Где теперь Хосровы, первые среди могущественнейших?
Они копили сокровища, но сокровища не уцелели,
Как не уцелели они [600] .

А что до нас, то ради сохранения нашего доброго имени мы будет копить сокровище в уголках человеческих сердец, и ничего не будем откладывать на завтра.

Даже во сне султаны нашего века не увидят десятой части тех сокровищ, которые мы раздаем из того, что у нас есть под рукой.
Мы отдали людям серебро и золото всего мира ибо это добрые дела, свершенные нашей не ведающей опасности рукой».

Вышесказанное является лишь кратким рассказом о его деяниях. Быть может, те, кто услышит и прочитает эти строки, сочтут эти утверждения относящимися к разряду тех, о которых говорят: «Чем прекрасней стихи, тем больше в них лжи». Чтобы доказать их истинность, мы в краткой форме, свободной от случайных преуменьшений или преувеличений, изложим несколько случаев, которые полностью это подтвердят, хотя в действительности они лишь малая часть множества, как один из тысячи.
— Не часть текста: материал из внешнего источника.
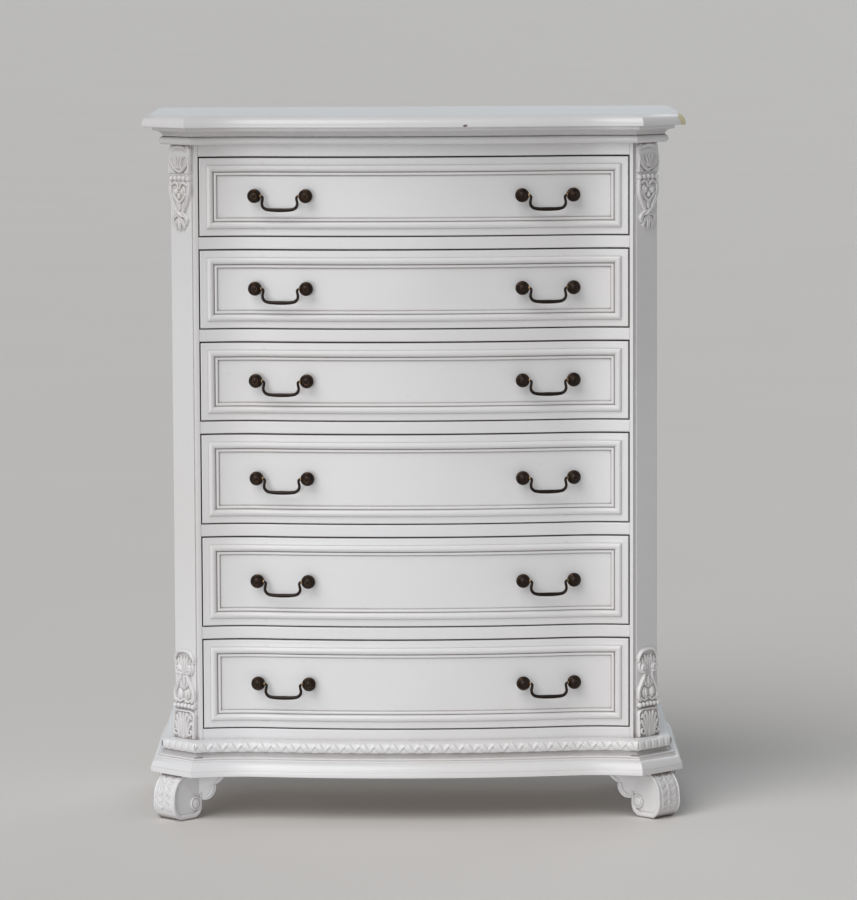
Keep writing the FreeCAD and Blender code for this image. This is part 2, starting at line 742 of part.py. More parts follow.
def serpentine_edges(half, out):
    """The front line as three arcs, from right to left."""
    end, turn, far_turn, far_end = [plan_vector(pair) for pair in serpentine_corners(half, out)[0]]
    mid_x = (end.x + turn.x) / 2
    mid = V(mid_x, line_y(mid_x, out), 0)
    top = V(0, line_y(0, out), 0)
    return [
        Part.Arc(end, mid, turn).toShape(),
        Part.Arc(turn, top, far_turn).toShape(),
        Part.Arc(far_turn, V(-mid.x, mid.y, 0), far_end).toShape(),
    ]


def front_blank(half, out, back, bottom, height):
    """An upright block with a serpentine front."""
    edges = serpentine_edges(half, out)
    x = float(half)
    left = V(-x, line_y(half, out), 0)
    back_left = V(-x, back, 0)
    back_right = V(x, back, 0)
    right = V(x, line_y(half, out), 0)
    for start, finish in ((left, back_left), (back_left, back_right), (back_right, right)):
        edges.append(Part.LineSegment(start, finish).toShape())
    face = Part.Face(Part.Wire(edges))
    face.translate(V(0, 0, bottom))
    return face.extrude(V(0, 0, height))


BEAD_SHARES = (("to", 0.3, 1.0), ("to", 0.72, 1.0), ("to", 1.0, 0.1))
SLOPE_SHARES = (("to", 1.0, 1.0),)


def border_steps(start_out):
    """Bead and slope as (inward, outward) distances from the flat border."""
    face = float(FACE_OUT)
    width = float(S["bead_width"])
    steps = []
    for kind, along, up in BEAD_SHARES:
        steps.append((kind, along * width, face + up * float(S["bead_rise"])))
    for kind, along, down in SLOPE_SHARES:
        steps.append((kind, width + along * float(S["slope_width"]), face - down * float(S["panel_sink"])))
    steps.append(("to", width + float(S["slope_width"]), start_out))
    return steps


def trapezoid(points, depth):
    """A block over a polygon in X and Z, through the whole depth."""
    placed = [V(x, -depth, z) for x, z in points]
    face = Part.Face(Part.makePolygon(placed + [placed[0]]))
    return face.extrude(V(0, 2 * depth, 0))


def bead_frame(bottom, height):
    """Four mitred lengths of bead round the sunk panel."""
    depth = float(S["overall_depth"])
    root_out = float(PANEL_OUT - S["panel_sink"])
    steps = border_steps(root_out)
    edge = float(S["border_width"])
    x_out = float(FRONT_HALF) - edge
    z_low = bottom + edge
    z_high = bottom + height - edge
    reach = min(x_out, (z_high - z_low) / 2)
    z_low_mid = z_low + reach
    z_high_mid = z_high - reach
    pieces = []
    for level, turn, mid in ((z_low, 1, z_low_mid), (z_high, -1, z_high_mid)):
        flat = [(kind, out, inward * turn) for kind, inward, out in steps]
        bar = front_run((root_out, 0.0), flat, level, x_out, 0)
        plan = [(-x_out, level), (x_out, level), (x_out - reach, mid), (reach - x_out, mid)]
        pieces.append(bar.common(trapezoid(plan, depth)))
    for sign in (-1, 1):
        def place(inward, out, s=sign):
            x = x_out - inward
            return V(s * x, line_y(x, 0) - out, z_low)
        upright = profile_face((0.0, root_out), [(kind, inward, out) for kind, inward, out in steps], place)
        bar = upright.extrude(V(0, 0, z_high - z_low))
        plan = [(sign * x_out, z_low), (sign * x_out, z_high), (sign * (x_out - reach), z_high_mid),
                (sign * (x_out - reach), z_low_mid)]
        pieces.append(bar.common(trapezoid(plan, depth)))
    return pieces


class Pull:
    """Where one handle sits: its middle and its directions on the curved panel."""

    def __init__(self, side, level):
        reach = float(S["pull_spacing"]) / 2
        middle = side * float(PULL_X)
        ends = [V(middle + step * reach, line_y(middle + step * reach, PANEL_OUT), 0) for step in (-1, 1)]
        self.along = (ends[1] - ends[0]).normalize()
        self.out = V(self.along.y, -self.along.x, 0)
        seat = max(self.rise(end) for end in ends) - ends[0].dot(self.out)
        lift = seat + float(S["pull_seat"])
        centre = (ends[0] + ends[1]) * 0.5 + self.out * lift
        self.middle = V(centre.x, centre.y, level)
        self.posts = [self.middle + self.along * (step * reach) for step in (-1, 1)]

    def rise(self, end):
        """How far the panel stands up under a rosette, along the handle's own direction."""
        radius = float(S["rosette_radius"])
        heights = []
        for step in (-1, 0, 1):
            x = end.x + step * radius * self.along.x
            heights.append(V(x, line_y(x, PANEL_OUT), 0).dot(self.out))
        return max(heights)


def pull_level(bottom, height):
    return float(bottom + height / 2 + S["pull_rise"])


def make_drawer_front(number, bottom, height):
    """A serpentine board with a sunk panel and a mitred bead frame."""
    low = float(bottom + S["front_gap"])
    tall = float(height - S["front_gap"] - S["front_gap_above"])
    back = float(RAIL_BACK)
    board = front_blank(FRONT_HALF, FACE_OUT, back, low, tall)
    inset = float(S["border_width"]) + float(S["bead_width"])
    recess = front_blank(FRONT_HALF - inset, FACE_OUT + S["bow_depth"], back, low + inset, tall - 2 * inset)
    keep = front_blank(FRONT_HALF, PANEL_OUT, back, low, tall)
    board = board.cut(recess.cut(keep))
    board = board.fuse(bead_frame(low, tall)).removeSplitter()
    return feature("drawer_%d_front" % number, board)


def make_drawer_box(number, bottom, height):
    """Two sides, a back and a bottom panel that lies in grooves."""
    name = "drawer_%d_" % number
    low = bottom + S["slide_gap"]
    top = bottom + height - S["box_headroom"]
    rear = BACK - S["back_thickness"] - S["box_rear_gap"]
    inner = BOX_HALF - S["box_side"]
    groove = inner + S["tray_groove"]
    tray_low = low + S["tray_lift"]
    tray_top = tray_low + S["tray_thickness"]
    pieces = []
    for side, sign in (("left", -1), ("right", 1)):
        section = [
            (inner, low), (BOX_HALF, low), (BOX_HALF, top), (inner, top),
            (inner, tray_top), (groove, tray_top), (groove, tray_low), (inner, tray_low),
        ]
        placed = [(across * sign, up) for across, up in section]
        pieces.append(prism(name + side, "XZ_Plane", -rear, rear - RAIL_BACK, placed))
    back = rectangle(-inner, inner, tray_top, top)
    pieces.append(prism(name + "back", "XZ_Plane", -rear, S["box_side"], back))
    tray = rectangle(-groove, groove, RAIL_BACK, rear)
    bottom_panel = prism(name + "bottom", "XY_Plane", tray_low, S["tray_thickness"], tray)
    return [group(name + "box", pieces), bottom_panel]


HEAD_SHARES = ((0.80, 0.0), (1.0, 0.27), (0.96, 0.67), (0.44, 1.0))
SIDES = 8
SIDE_TURN = math.tau / SIDES


def ring(centre, first, second, first_radius, second_radius):
    """An eight-sided ring about a centre, with its own radius along each direction."""
    corners = []
    for corner in range(SIDES):
        angle = SIDE_TURN * (corner + 0.5)
        aside = first * (first_radius * math.cos(angle))
        corners.append(centre + aside + second * (second_radius * math.sin(angle)))
    return corners


def polygon(corners):
    return Part.Face(Part.makePolygon(corners + [corners[0]]))


def skin(rings):
    """A solid with flat sides between neighbouring rings, closed at both ends."""
    faces = [polygon(rings[0]), polygon(rings[-1])]
    for low, high in zip(rings, rings[1:]):
        for corner in range(SIDES):
            after = (corner + 1) % SIDES
            quad = [low[corner], low[after], high[after], high[corner]]
            normal = (quad[1] - quad[0]).cross(quad[3] - quad[0]).normalize()
            if abs((quad[2] - quad[0]).dot(normal)) < TOUCH:
                faces.append(polygon(quad))
            else:
                faces.append(polygon(quad[:3]))
                faces.append(polygon([quad[0], quad[2], quad[3]]))
    return Part.makeSolid(Part.makeShell(faces))


def make_post(point, out, toward):
    """A post with a rosette, a neck and a round head, and a blind hole for the bail."""
    start = float(S["head_start"])
    length = float(S["head_end"]) - start
    rosette = float(S["rosette_radius"])
    neck = float(S["neck_radius"])
    thick = float(S["rosette_height"])
    outline = [(rosette, 0.0), (rosette, thick), (neck, thick), (neck, start)]
    outline += [(share * float(S["head_radius"]), start + along * length) for share, along in HEAD_SHARES]
    rings = [ring(point + out * distance, toward, UP, radius, radius) for radius, distance in outline]
    stages = [skin(stage) for stage in (rings[:2], rings[2:4], rings[4:])]
    post = stages[0].fuse(stages[1:])
    pivot = point + out * float(S["bail_out"])
    wide = float(S["bail_radius"] + S["pivot_clearance"]) / math.cos(SIDE_TURN / 2)
    ends = [pivot + toward * distance for distance in (pivot_start(), 2 * float(S["head_radius"]))]
    return post.cut(skin([ring(end, out, UP, wide, wide) for end in ends]))


def pivot_start():
    """Bottom of the blind hole, measured from the post's axis."""
    return float(S["head_radius"]) - float(S["pivot_depth"]) - float(S["pivot_end_gap"])


def make_posts(number, bottom, height):
    posts = []
    for side in (-1, 1):
        pull = Pull(side, pull_level(bottom, height))
        for point, sign in zip(pull.posts, (1, -1)):
            posts.append(make_post(point, pull.out, pull.along * sign))
    return feature("drawer_%d_pull_posts" % number, Part.makeCompound(posts))


BEND_SHARE = 0.3
SWELL_SHARE = 0.42


def bail_route():
    """The bail from its right end to its left one, as across, up and radius."""
    radius = float(S["bail_radius"])
    end = float(S["pull_spacing"]) / 2 - pivot_start() - float(S["pivot_end_gap"])
    leg = float(S["bail_half"])
    drop = float(S["bail_drop"])
    bend = float(S["bail_bend"])
    elbow = 2 * radius
    right = [
        (end, 0.0, radius),
        (leg + elbow, 0.0, radius),
        (leg, -elbow, radius),
        (leg, bend - drop, radius),
        (leg - bend * BEND_SHARE, bend * BEND_SHARE - drop, radius),
        (leg - bend, -drop, radius),
        (leg * SWELL_SHARE, -drop, float(S["bar_radius"])),
    ]
    left = [(-across, up, thick) for across, up, thick in reversed(right)]
    return right + left


def make_bail(number, name, side, bottom, height):
    """A swan-neck bail: two pivot ends, two legs and a bar that swells in the middle."""
    pull = Pull(side, pull_level(bottom, height))
    pivot = pull.middle + pull.out * float(S["bail_out"])
    route = bail_route()
    points = [V(across, up, 0) for across, up, thick in route]
    rings = []
    for index, (across, up, thick) in enumerate(route):
        before = points[max(index - 1, 0)]
        after = points[min(index + 1, len(points) - 1)]
        here = points[index]
        steps = [step.normalize() for step in (here - before, after - here) if step.Length > TOUCH]
        ahead = sum(steps[1:], steps[0]).normalize()
        aside = pull.along * -ahead.y + UP * ahead.x
        centre = pivot + pull.along * here.x + UP * here.y
        rings.append(ring(centre, aside, pull.out, thick / ahead.dot(steps[0]), thick))
    return feature("drawer_%d_bail_%s" % (number, name), skin(rings))


def make_drawers():
    nodes = []
    for number, (bottom, height) in enumerate(OPENINGS, start=1):
        nodes.append(make_drawer_front(number, bottom, height))
        nodes.extend(make_drawer_box(number, bottom, height))
        nodes.append(make_posts(number, bottom, height))
        for name, side in (("left", -1), ("right", 1)):
            nodes.append(make_bail(number, name, side, bottom, height))
    return nodes


def make_tallboy():
    nodes = [make_top_board()]
    nodes.extend(make_rails())
    nodes.extend(make_side("left", -1))
    nodes.extend(make_side("right", 1))
    nodes.extend(make_back_and_bottom())
    nodes.extend(make_runners())
    nodes.extend(make_mouldings())
    nodes.extend(make_carvings())
    nodes.extend(make_feet())
    nodes.extend(make_drawers())
    return nodes


def check_model(nodes):
    """Stops with the names of all pieces that failed."""
    faults = [item.Label for item in doc.Objects if "Invalid" in item.State or "Error" in item.State]
    for node in nodes:
        if node.Shape.isNull() or not node.Shape.isValid() or not node.Shape.Solids:
            faults.append(node.Label)
    if faults:
        raise ValueError("failed pieces: " + ", ".join(faults))


NODES = make_tallboy()
doc.recompute()
check_model(NODES)
os.makedirs("parts", exist_ok=True)
for node in NODES:
    node.Shape.exportStep("parts/%s.step" % node.Label)
print(len(NODES), "nodes,", sum(len(node.Shape.Solids) for node in NODES), "solids")
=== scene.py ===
# %% [markdown]
# The frame comes first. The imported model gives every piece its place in
# metres, with X to the right, Y to the back and Z up from the floor. Pieces
# with curved faces or carving are made again here, finer than the frame's
# own, and flat boards are kept as they are and only get their finish.

import json
import math

import bmesh
import bpy
import numpy as np
from mathutils import Matrix, Vector


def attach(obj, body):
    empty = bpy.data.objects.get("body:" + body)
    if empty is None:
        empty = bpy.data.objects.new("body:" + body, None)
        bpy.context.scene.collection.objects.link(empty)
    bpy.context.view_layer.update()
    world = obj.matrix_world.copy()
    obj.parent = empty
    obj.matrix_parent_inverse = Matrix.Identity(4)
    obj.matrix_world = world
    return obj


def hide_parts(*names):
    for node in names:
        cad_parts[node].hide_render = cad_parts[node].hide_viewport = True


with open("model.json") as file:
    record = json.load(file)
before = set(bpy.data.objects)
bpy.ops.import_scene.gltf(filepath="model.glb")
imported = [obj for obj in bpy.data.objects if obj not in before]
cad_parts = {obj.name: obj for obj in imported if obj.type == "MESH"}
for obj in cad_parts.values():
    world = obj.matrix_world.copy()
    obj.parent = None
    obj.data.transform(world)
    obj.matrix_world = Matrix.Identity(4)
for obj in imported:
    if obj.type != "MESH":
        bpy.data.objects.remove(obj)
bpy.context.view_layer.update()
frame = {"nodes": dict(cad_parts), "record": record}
NODES = frame["nodes"]
MM = 0.001

# %% [markdown]
# The front of a serpentine chest is one line in plan: a wide bow between two
# hollows. All rails, drawer fronts and mouldings follow it, so it is worked
# out once. A distance outward from the line gives the same line again with
# other radii, which is how a moulding keeps its width round the bow.

# %% The front line
CASE_HALF = 0.452
CANT = 0.046
BACK = 0.245
BOW_FRONT = -0.193
BOW_DEPTH = 0.028
HOLLOW_R = 0.320
HOLLOW_SHARE = 0.8128
STILE = 0.007
RAIL_DEPTH = 0.022
CORNER_X = CASE_HALF - CANT
HOLLOW_X = CORNER_X * HOLLOW_SHARE
RADII_SUM = (HOLLOW_X**2 + BOW_DEPTH**2) / (2 * BOW_DEPTH)
BOW_R = RADII_SUM - HOLLOW_R
BOW_Y = BOW_FRONT + BOW_R
HOLLOW_Y = BOW_FRONT + BOW_DEPTH - HOLLOW_R
TURN_X = HOLLOW_X * BOW_R / RADII_SUM


def front_y(x, out=0.0):
    """Y of the front line at each x, moved outward by a distance."""
    x = np.abs(np.asarray(x, float))
    out = np.asarray(out, float)
    bow = BOW_Y - np.sqrt((BOW_R + out) ** 2 - x**2)
    aside = np.clip(x - HOLLOW_X, -HOLLOW_R, HOLLOW_R)
    hollow = HOLLOW_Y + np.sqrt(np.maximum((HOLLOW_R - out) ** 2 - aside**2, 0.0))
    return np.where(x < HOLLOW_X * (BOW_R + out) / RADII_SUM, bow, hollow)


CORNER_Y = float(front_y(CORNER_X))
SIDE_Y = CORNER_Y + CANT
OPENING_HALF = CORNER_X - STILE
RAIL_BACK = BOW_FRONT + BOW_DEPTH + RAIL_DEPTH
SLANT = math.sqrt(0.5)
print("front line: corner at", round(CORNER_X, 4), round(CORNER_Y, 4))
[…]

[i] В ясе записано, и есть у монголов обычай, что в весеннее и летнее время никто не может сидеть в воде днем, или мыть руки в ручье, или набирать воду в золотые и серебряные сосуды, или раскладывать на земле выстиранную одежду; поскольку они верят, что такие действия усиливают гром и молнию. Ибо в стране, где они живут, дожди идут по большей части с начала весны до конца лета, и раскаты грома таковы, /162/ что, когда он грохочет, «они кладывают свои пальцы в уши от ударов грома, боясь смерти» [601] , а молния вспыхивает так ярко, что «готова отнять их зрение» [602] ; и было замечено, что когда сверкает молния и грохочет гром, они становятся «немы, словно рыбы» [603] . Каждый год, когда в одного из них ударяет молния, они изгоняют его племя и его семью из числа других племен на трехлетний срок, в течение которого они не имеют права находиться в ордах царевичей. Точно так же, если поражается животное в их стадах и отарах, изгнание длиться несколько месяцев. И когда случается такое, они не едят никакой пищи до конца месяца, и, как происходит у них во время траура, устраивают праздник (süyürmishī) в конце месяца.